The variations leaders must consider are limitless. For example, the formative years of Generation X are defined by war. Generational leadership considers this fact. What Generational Leadership may not consider is which war? Vietnam era America is drastically different from Gulf War 1 era America. Both wars affected a portion of Generation X, so saying the generation’s formative years are defined by war is factually correct. Employees from both eras may be members of Generation X. However, the traits, culture and leadership styles valued by employees from these two eras are completely different.

The overall success of any leadership model, including generational leadership, is determined by its application. It will work for most employees some of the time and some employees most of the time. It will not work for every employee every time.
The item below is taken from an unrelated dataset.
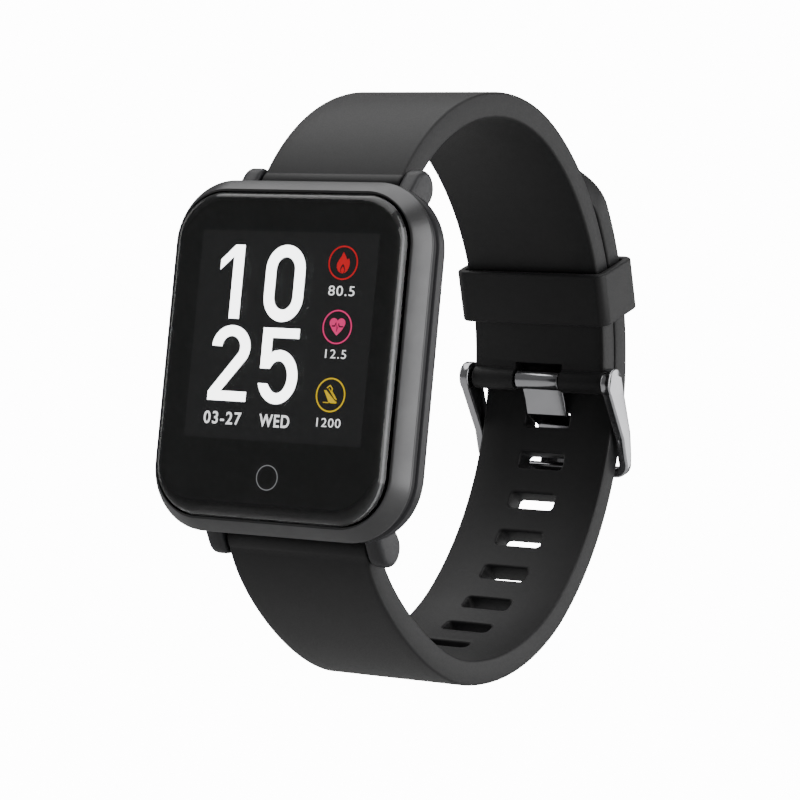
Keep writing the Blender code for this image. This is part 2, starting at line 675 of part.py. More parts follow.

Great leaders consider the individual profile of the employee he or she seeks to lead. Leaders capable of applying the concept of generational leadership at the right time will experience success. Leaders who overuse generational leadership will inevitably experience diminished returns. Great leadership is not the ability to lead a team. Great leadership is the ability to lead the individuals that make up a team. Generational Leadership should only be one aspect of a leader’s style. Great leaders should consider the traits of an employee’s generation only to narrow the possible options available.


Author: Earl Plumlee is a MBA/MPA candidate at the Presidio Graduate School.